Posted at 10:15 PM, May 25, 2022
and last updated 2022-05-26 05:57:00-04

LEE COUNTY, Fla. — A press conference was held on Wednesday to alert parents and students of what's being done actively day-to-day to help keep kids safe throughout Lee County.

During that press conference, the Lee County Sheriff's Office went over important safety tips so that students can be aware of their surroundings.

It is important to stay alert and look out for any red flags whether that be off behavior at home, in school, or on social media. If you see something strange you need to report it.

Lee County Commissioner Brian Hammon gave a first-hand perspective of what it was like taking his kids to school on Wednesday following the tragedy in Texas.

"I dropped them off at school, just like thousands of parents did around Lee County," Hammon said. "I felt a real lump in my throat as I let them out and said goodbye to them. I can't imagine what the parents are going through. We mourn and grieve for them."

The first thing that made Commissioner Hammon feel a little less anxious was seeing the school resource officer nearby.

"I got a chance to wave at the school resource officer before I let my kids out of the car. We have a resource officer who has a gun who is right there on campus ready to respond if anything happens," Hammon said.

Sheriff Carmine Marceno echoes Hammon's sentiment, saying his officers are ready at a moment's notice.
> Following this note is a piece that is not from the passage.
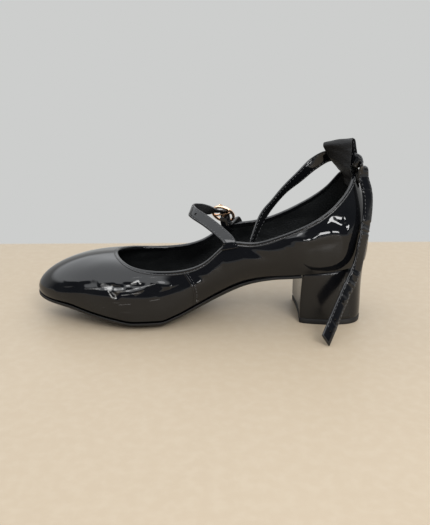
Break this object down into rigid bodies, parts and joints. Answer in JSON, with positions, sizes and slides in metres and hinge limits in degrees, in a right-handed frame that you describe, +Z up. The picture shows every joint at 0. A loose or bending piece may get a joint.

"Two deputies in a school with a population of over 1,600 students," he said. "We train seven times more than is required by the Florida state statute. Every time we train we debrief and we see if we can do better, and what we did great, what we can do better."

Lee County Superintendent Christopher Bernier agrees.

"I mirror the sheriff and what county commissioners [said], that our top priority is ensuring the safety and security of all students and employees," said Bernier.

Wednesday's press conference took place inside the Real-Time Intelligence Center that can keep an eye on cameras, meaning schools can get more boots on the ground in real-time.

"Our patrol deputies and detectives will physically be on campuses to add an extra layer of safety and security to protocols already in place," said Marceno.

But even with deputies spread out across the county and school resource officers on hand, parents and kids need to be aware at all times.

"[Uvalde] is yet another moment of silence, and things haven't changed," said Marceno. "What needs to be taken out of the equation is the parent, guardian, or the person who believes they should not come forward to prevent this.

"To any person that thinks they are going to one of our schools and present deadly force, the message is clear: we are going to meet you with and we are going to kill you. You don't get to shoot at our children; you don't get to hurt our children."

Sheriff Marceno advises all parents to talk to their kids immediately about how important it is to report any odd behavior seen inside the school, at home, or any odd social media posts, and to make sure to report it to law enforcement.

LCSO says this is what can keep everyone one step ahead.